Tschaikowskis fünfte Symphonie ist eines der am häufigsten gespielten Werke des Gewandhausorchesters. Erst vor wenigen Monaten wurde sie unter Blomstedt in einem hervorragenden Konzert aufgeführt. Da die Symphonie nicht nur ein Paradestück des Orchesters sondern auch ein Paradestück Chaillys ist, waren die Erwartungen entsprechend hoch. Sie wurden nicht enttäuscht. Was Chailly und das Gewandhausorchester hier an künstlerischem Engagement und technischer Perfektion boten, sucht seinesgleichen. Es herrschte äußerste Konzentration von der ersten bis zur letzten Minute. Chailly dirigierte das Werk auswendig, wodurch er jedes Prozent seiner Aufmerksamkeit dem Orchester widmen konnte. Und dieses dankte es ihm mit einer Hingabe, wie man sie selten erlebt. Chailly war ständig am Nerv der Musik, behielt immer den Überblick. Vor Wagnissen schreckte er nicht zurück: Die häufigen Tempowechsel, die vielen agogischen Freiheiten, die er sich erlaubte, hätten leicht ins Auge gehen können, wenn nicht die Chemie zwischen Dirigent und Orchester so hervorragend gestimmt hätte. Da dieses aber der Fall war, blieben fast keine Wünsche offen. Das berühmte Hornsolo des zweiten Satzes wurde bei aller Klangschönheit vielleicht etwas übervorsichtig angegangen, so als wollte der Hornist nichts riskieren. Chailly bedankte sich dennoch, indem er dem Hornisten nach dem Konzert seine Blumen übergeben ließ.

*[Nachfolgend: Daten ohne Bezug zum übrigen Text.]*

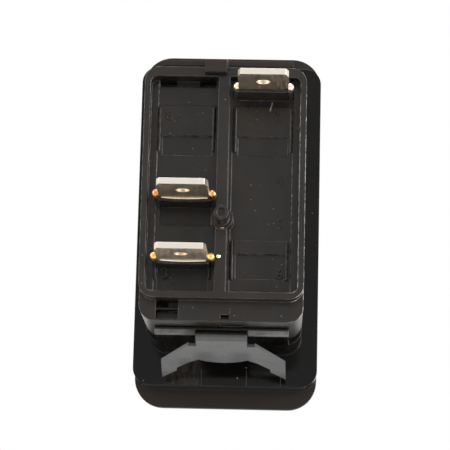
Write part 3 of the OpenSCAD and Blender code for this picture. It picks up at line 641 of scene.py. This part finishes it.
def add_world():
    """White for camera, glossy and transmission rays; other rays get soft light, brighter from +Y."""
    world = bpy.data.worlds.new("world")
    bpy.context.scene.world = world
    world.use_nodes = True
    tree = world.node_tree
    tree.nodes.clear()

    def link(source, target):
        tree.links.new(source, target)

    def larger(first, second):
        made = tree.nodes.new("ShaderNodeMath")
        made.operation = "MAXIMUM"
        link(first, made.inputs[0])
        link(second, made.inputs[1])
        return made.outputs[0]

    coords = tree.nodes.new("ShaderNodeTexCoord").outputs["Generated"]
    split = tree.nodes.new("ShaderNodeSeparateXYZ")
    link(coords, split.inputs[0])
    rear = tree.nodes.new("ShaderNodeMapRange")
    rear.interpolation_type = "SMOOTHSTEP"
    for name, value in (("From Min", 0.1), ("From Max", 0.8), ("To Min", 0.85), ("To Max", 1.3)):
        rear.inputs[name].default_value = value
    link(split.outputs["Y"], rear.inputs["Value"])
    surround = tree.nodes.new("ShaderNodeBackground")
    link(rear.outputs["Result"], surround.inputs["Strength"])
    white = tree.nodes.new("ShaderNodeBackground")
    white.inputs["Color"].default_value = (1, 1, 1, 1)
    mix = tree.nodes.new("ShaderNodeMixShader")
    path = tree.nodes.new("ShaderNodeLightPath")
    seen = larger(path.outputs["Is Camera Ray"], path.outputs["Is Glossy Ray"])
    link(larger(seen, path.outputs["Is Transmission Ray"]), mix.inputs[0])
    link(surround.outputs[0], mix.inputs[1])
    link(white.outputs[0], mix.inputs[2])
    link(mix.outputs[0], tree.nodes.new("ShaderNodeOutputWorld").inputs[0])


def add_floor():
    """A pale floor for camera, glossy and transmission rays, and a darker one for the light that it sends up."""
    floor_z = FLOOR_Z * MM
    mesh = bpy.data.meshes.new("floor")
    half = FLOOR_HALF_METRES
    mesh.from_pydata(
        [(-half, -half, floor_z), (half, -half, floor_z), (half, half, floor_z), (-half, half, floor_z)],
        [], [(0, 1, 2, 3)])
    floor = bpy.data.objects.new("floor", mesh)
    bpy.context.scene.collection.objects.link(floor)
    sh = Shader("floor_paper", (0.1, 0.1, 0.1), 0.9)
    sh.tint(sh.ramp(sh.axis("Y"), -380, 60), (0.5, 0.5, 0.5))
    path = sh.node("ShaderNodeLightPath")
    for ray in ("Is Camera Ray", "Is Glossy Ray", "Is Transmission Ray"):
        sh.tint(path.outputs[ray], (0.8, 0.8, 0.8))
    sh.bump(sh.noise(0.3, 2), 0.02)
    mesh.materials.append(sh.material)


dress_nodes()
add_details()
add_camera()
add_lights()
add_world()
add_floor()
bpy.context.scene.view_settings.view_transform = "Standard"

Überhaupt ging die Begeisterung der Musiker wie des Publikums nicht allein auf die Musikalität, sondern zum großen Teil auf die persönliche Ausstrahlung Chaillys zurück, der mit seinem ungekünstelten und frischen Auftreten sehr einnehmend wirkte. Nach einem phantastischen dritten und vierten Satz brach Begeisterung aus. Dem Publikum war anzumerken, dass es durchaus nichts dagegen hätte, Chailly öfter am Pult des Gewandhausorchesters zu erleben. Ob es nun dazu kommt oder nicht, ein überragendes Konzerterlebnis war es allemal.